The Tampa Bay Buccaneers take domestic violence very seriously, but they're not actually going to pass on players because of it, or so we can infer from co-chair Bryan Glazer's comments, as recorded by Greg Auman of the Tampa Bay Times.

"I'm not going to answer that case specifically, but I'll talk in more general terms about any player we've drafted in the last 20 years. We do the best due diligence we can about anybody. We look into their background, talk to as many people as possible. That's what every team does. We take domestic violence very seriously. The entire NFL does. I would say if we were ever considering a person that had even an allegation, we would do our due diligence, we would look into that incident as best we can. I stand behind our players, 100 percent. Every player we've drafted, we've done the best we can to look into everything about them. I'll leave it at that."

That's an easy, safe answer. Perhaps it's even true now, but the Bucs haven't exactly shied away from keeping people accused or even convicted of domestic abuse on their roster in the past. Most notably, the Bucs had Jerramy Stevens on their roster from 2007 through 2010, convicted of misdemeanor assault in a plea deal following a domestic abuse accusation.

Even last year, the Bucs pursued Greg Hardy, though he ultimately signed with the Dallas Cowboys. They also signed Tony McDaniel, who had been convicted of a disorderly contact misdemeanor in 2010 following a domestic battery charge, for which the NFL suspended him one game. The Bucs never really commented on either player's domestic violence history. And then there's Jameis Winston, who was accused of rape, but never charged or found liable. He's facing an ongoing civil suit. The Bucs drafted him number one overall.

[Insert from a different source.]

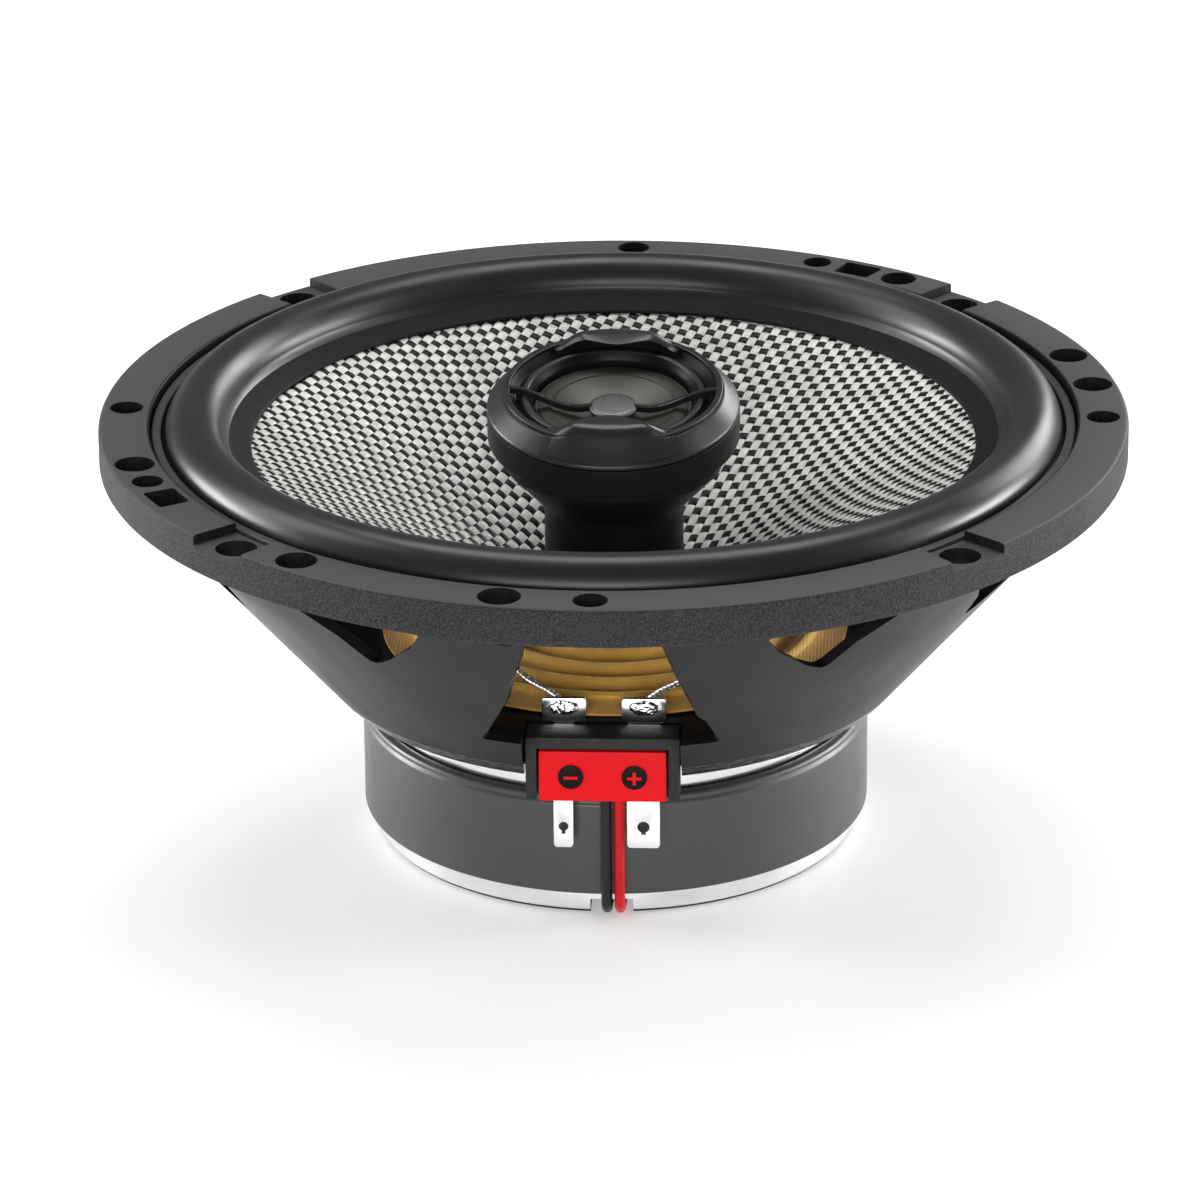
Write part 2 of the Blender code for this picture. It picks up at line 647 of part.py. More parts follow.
def smooth_route(knots, count):
    """Read points off a smooth Catmull-Rom curve through hand-placed knots."""
    points = []
    for index in range(len(knots) - 1):
        a = Vector(knots[max(index - 1, 0)])
        b = Vector(knots[index])
        c = Vector(knots[index + 1])
        d = Vector(knots[min(index + 2, len(knots) - 1)])
        for step in range(count):
            t = step / count
            cubic = (3.0 * (b - c) + d - a) * t * t * t
            square = (2.0 * a - 5.0 * b + 4.0 * c - d) * t * t
            points.append(b + (cubic + square + (c - a) * t) / 2.0)
    points.append(Vector(knots[-1]))
    return points


def wire(name, knots, radius, look, count=2):
    curve = bpy.data.curves.new(name, "CURVE")
    curve.dimensions = "3D"
    curve.bevel_depth = radius * MM
    curve.bevel_resolution = 2
    curve.use_fill_caps = True
    points = smooth_route(knots, count)
    spline = curve.splines.new("POLY")
    spline.points.add(len(points) - 1)
    for target, point in zip(spline.points, points):
        target.co = (*(point * MM), 1.0)
    curve.materials.append(finish(name, *look))
    piece = bpy.data.objects.new(name, curve)
    bpy.context.scene.collection.objects.link(piece)


def build_wires():
    """Lead the tweeter's wires down the boot, under the back plate and up the hollow pole."""
    for name, top_x, pole_x, look in (
        ("tweeter_wire_black", 0.35, -1.15, ((0.02, 0.02, 0.02), 0.45)),
        ("tweeter_wire_red", 2.45, 1.15, ((0.7, 0.02, 0.02), 0.4)),
    ):
        knots = [(top_x, -42.4, 22.0), (top_x, -42.4, 14.0), (top_x, -42.3, 5.0), (top_x, -41.0, 2.3)]
        knots += [(top_x, -38.2, 1.25), (top_x, -30.0, 1.25), (pole_x, -10.0, 1.25)]
        knots += [(pole_x, -4.0, 1.25), (pole_x, -0.9, 2.1), (pole_x, 0.0, 4.8), (pole_x, 0.0, 27.5)]
        if name.endswith("red"):
            knots += [(2.6, 0.0, 31.0), (3.6, 0.0, 35.6)]
        else:
            knots += [(-2.2, 0.0, 30.5), (-4.8, 0.0, 36.0), (-5.0, 0.0, 54.2)]
        wire(name, knots, 0.92, look)


def build_tinsel_leads():
    """Lead the flexible braids from the lugs to the back of the cone."""
    for name, side in (("left", -1), ("right", 1)):
        knots = [(side * 6.6, -37.2, 36.2), (side * 8.6, -36.4, 37.0), (side * 12.6, -33.6, 38.6)]
        knots += [(side * 16.2, -29.2, 40.8), (side * 18.0, -24.2, 43.6), (side * 17.0, -20.2, 46.7)]
        wire(f"tinsel_lead_{name}", knots, 0.55, ((0.6, 0.6, 0.58), 0.4, 0.8))


def main():
    clear_scene()
    rivet_holes = rivet_hole_cutters()
    build_basket(rivet_holes)
    build_rivets()
    build_motor(rivet_holes)
    build_cone()
    build_surround()
    build_spider()
    build_post()
    build_capacitor()
    pivot = add_pivot()
    build_ball_liner(pivot)
    build_head_shell(pivot)
    build_bezel(pivot)
    build_grille(pivot)
    build_tweeter_motor(pivot)
    build_tweeter_diaphragm(pivot)
    build_terminals()
    build_wires()
    build_tinsel_leads()


main()
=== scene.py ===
"""Looks of the coaxial car speaker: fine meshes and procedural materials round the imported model.

Sizes are in millimetres and become metres when a mesh is made. The origin is on the speaker's axis
at the bottom of the magnet, +Z points out of the cone and the terminals face -Y. Azimuths are in
degrees from the terminals, positive towards +X.
"""
import math

import bmesh
import bpy
import numpy as np
from mathutils import Matrix, Quaternion, Vector, noise


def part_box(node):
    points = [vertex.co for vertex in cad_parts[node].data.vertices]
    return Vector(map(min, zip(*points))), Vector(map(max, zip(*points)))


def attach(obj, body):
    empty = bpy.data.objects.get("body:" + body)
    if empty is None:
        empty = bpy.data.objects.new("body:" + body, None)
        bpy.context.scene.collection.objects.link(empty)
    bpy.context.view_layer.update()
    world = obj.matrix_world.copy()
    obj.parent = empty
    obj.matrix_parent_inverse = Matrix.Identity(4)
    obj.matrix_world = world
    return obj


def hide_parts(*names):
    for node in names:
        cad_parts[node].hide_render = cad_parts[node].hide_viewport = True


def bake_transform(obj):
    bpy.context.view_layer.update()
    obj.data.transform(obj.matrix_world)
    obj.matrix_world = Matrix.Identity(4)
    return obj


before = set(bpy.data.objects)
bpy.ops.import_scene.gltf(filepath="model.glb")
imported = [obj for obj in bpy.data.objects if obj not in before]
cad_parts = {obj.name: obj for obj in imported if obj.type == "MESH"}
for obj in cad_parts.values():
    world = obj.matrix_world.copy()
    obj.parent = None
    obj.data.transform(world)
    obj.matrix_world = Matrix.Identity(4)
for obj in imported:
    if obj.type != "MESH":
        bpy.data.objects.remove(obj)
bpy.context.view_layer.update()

MM = 0.001


def low(node):
    """Lowest corner of a CAD node in millimetres."""
    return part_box(node)[0] / MM


def high(node):
    """Highest corner of a CAD node in millimetres."""
    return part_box(node)[1] / MM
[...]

Of course, taking domestic violence seriously doesn't necessarily mean passing on every player accused of such an incident. The Bucs run a sports team, which means they want to win games -- and the more players you pass on for non-football reasons, the less talent your team will have. At the same time, the Bucs want their fans to like them and their players, too. Which is why you get this kind of non-specific talk about due diligence and research: if the Bucs do sign a player with a record of domestic violence, they'll say they did their research without getting into any kind of detail -- and the fans will have to be satisfied with that.